Since he became the Minister of Labour, the annual agitation of the labour front has drastically reduced. His magic wand is his amiable smiles and captivating human relation. His negotiation skills are unsurpassed and his ability to cool down tempers when things go bad is very appreciable. The last time I visited him in his office, he was eating banku and okro soup during lunch time. I was expecting him to ask his official driver to drive him to one of the restaurants in Accra and have a nice time as I do anytime I visited Accra.

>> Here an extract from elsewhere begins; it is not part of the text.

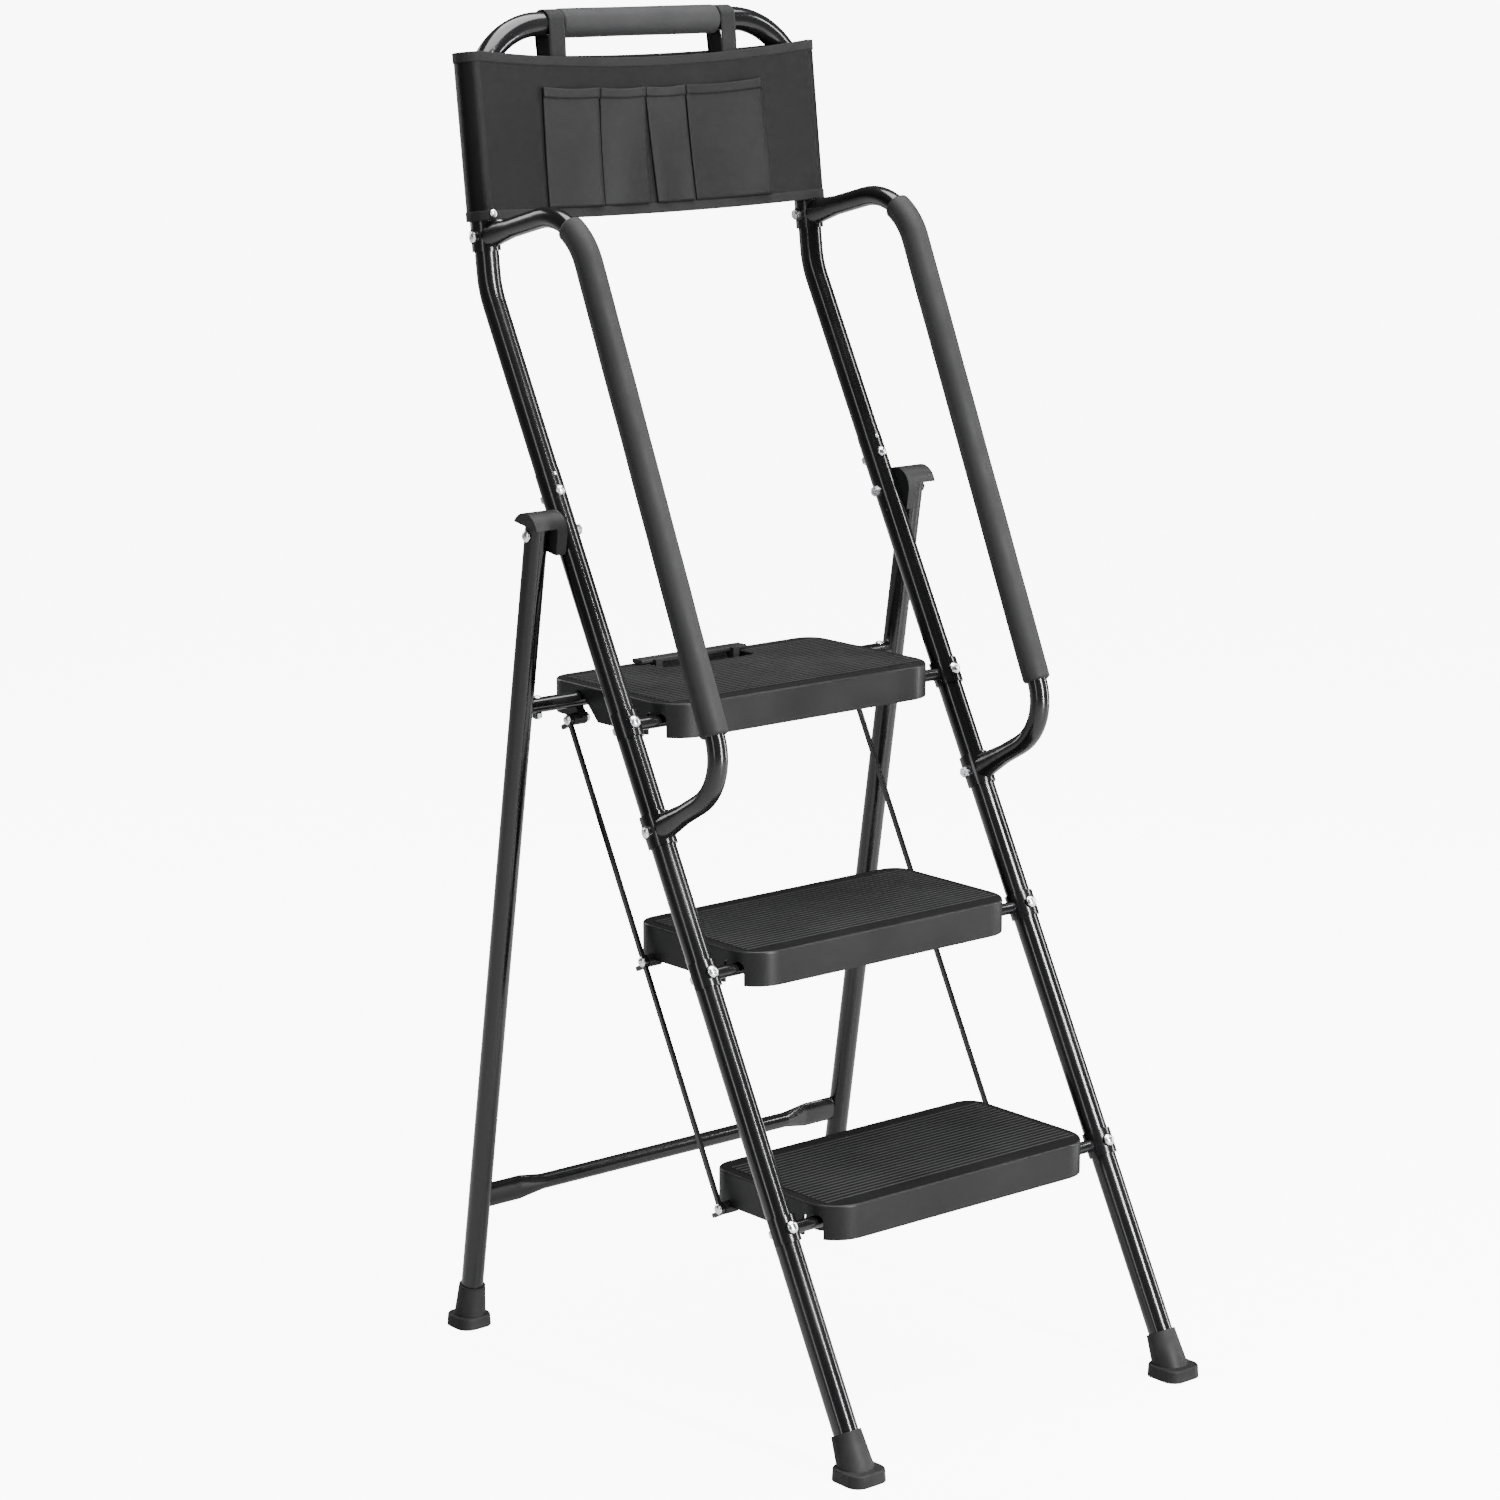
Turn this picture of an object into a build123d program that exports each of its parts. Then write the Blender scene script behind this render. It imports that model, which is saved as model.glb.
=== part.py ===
from build123d import *
from math import cos, radians, sin, tan
import os

# A three-step folding ladder with a tall hand frame, two side handrails and a tool bag.
# Millimetres.  +Z is up, the climber stands on the -Y side, -X is the climber's left.
# The origin is on the floor, in the middle of the whole object's plan.

# ---- driving dimensions -----------------------------------------------------------------
GAP = 0.08                  # radial play between pieces that fit round one another
RAIL_LEAN = 27.5            # degrees that the front rails lean back from upright
RAIL_Y = -306.10            # where the rail axis would meet the floor
RAIL_X = 218.0              # rail axis from the middle
RAIL_OD = 26.0
RAIL_WALL = 1.4
RAIL_BOTTOM_Z = 16.0
SEAM_Z = 940.0              # joint between the lower rail and the hand frame
JOINT_BOLT_Z = 919.0
STEP_RISE = 235.0           # from one tread to the next
FIRST_PIVOT_Z = 225.5       # front pivot of the bottom step

FRAME_OD = 25.0             # hand frame tube
FRAME_WALL = 1.5
FRAME_BEND_Z = 1120.0       # where the hand frame bends upright
FRAME_LEAN = 6.7            # lean of its upper part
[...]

Few people know that anytime this minister wants to visit his constituency, he packs his official V8 luxurious car and take the public bus. You will see him in either the O.A bus from Accra to Sunyani or the VIP bus from Accra to Sunyani. And he returns in the same buses. His human relation is so nice that he would not allow you to leave his office when you decide to leave. The problem I have with Mr. Baffuor Awuah is that since he became a minister and sojourned in Accra, our friendship has not been the same again. I am in my holy village while he lives in Accra and fights the congested traffic every day. If he had listened to my admonition, he would have been breathing the fresh air that I breathe here in my holy village. Anyway he is serving his country like I also do on my farm, but the difference is that, I am more comfortable in my farm because I have set not less than 100 traps and a week never passes without one of my traps catching a grass cutter or a rat. Who say man no dey?